Too often he gets stranded with 10 & 11, and hits out to try get quick runs at the end, seen it happen a few times over the years.
Devon_Bear wrote:
It's obvious that Burgess is a far better (championship) batter than Mousley or Bethell, he should be coming in at 6.
Think it’s obvious to everyone other than Robinson.
Somehow this week after a great innings he actually went down a place in the order.
It wouldn’t surprise me in the slightest, Robinson basically avoiding having to make a difficult decision later.
We know he prefers not to drop players, he waits for any non-performance based excuse he can find.
Being afraid isn’t a great quality in a coach.
meashambear wrote:
Well played Sam Hain, assisted by Burgess
Backs against the wall, a bit of bastard and fight needed, those 2 would be my pick to battle it out every time.
They’re the 2 that seem to have the bottle for the fight.
Fantastic innings by Hain, similarly for Burgess, even better when you consider he had to spend 2 hot days keeping as well.
I thought Davies looked out of his depth tactically.
As Gerry writes, within the first hour I think it was, Organ edged one through second slip and there wasn’t one.
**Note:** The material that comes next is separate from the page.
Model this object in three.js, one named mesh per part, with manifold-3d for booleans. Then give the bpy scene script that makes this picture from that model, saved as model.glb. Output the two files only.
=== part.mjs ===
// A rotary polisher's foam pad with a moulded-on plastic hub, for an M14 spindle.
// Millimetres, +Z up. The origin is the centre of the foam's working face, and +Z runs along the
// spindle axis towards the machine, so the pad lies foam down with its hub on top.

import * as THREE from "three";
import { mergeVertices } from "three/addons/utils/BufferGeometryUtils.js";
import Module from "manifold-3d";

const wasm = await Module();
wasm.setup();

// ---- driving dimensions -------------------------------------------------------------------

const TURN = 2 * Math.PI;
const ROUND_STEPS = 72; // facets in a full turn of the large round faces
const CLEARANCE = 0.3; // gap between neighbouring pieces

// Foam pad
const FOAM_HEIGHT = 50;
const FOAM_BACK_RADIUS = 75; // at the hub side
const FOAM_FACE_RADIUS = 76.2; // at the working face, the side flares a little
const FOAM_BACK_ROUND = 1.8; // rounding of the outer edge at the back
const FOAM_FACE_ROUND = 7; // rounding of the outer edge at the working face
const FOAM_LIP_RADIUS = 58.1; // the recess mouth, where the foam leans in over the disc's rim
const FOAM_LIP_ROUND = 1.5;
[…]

They were about 100-2, in the morning session and you’re already defending. At that stage the match was by no means a forgone conclusion of them declaring. But we had fields that suggested otherwise.
Mousley held out the attack far too long. Miles used as a bouncer machine multiple times, a plan that only had 1 moment of potential which was when he hit Dawson in the helmet. No attempt to use the spinners in an attacking sense at all. More to take up overs, or limit the boundary count. Again this was being done very early on. Briggs was running in knowing he was almost guaranteed to give up a single every ball no matter what he did.
Can’t fault the effort, they kept running in, kept chasing in the field, but tactically looked devoid of ideas and the limited threat of the bowlers made that all the more obvious.
Some of the variable bounce Bethell and Briggs were starting to get, plus some grip, I could see Dawson doing a number on us again.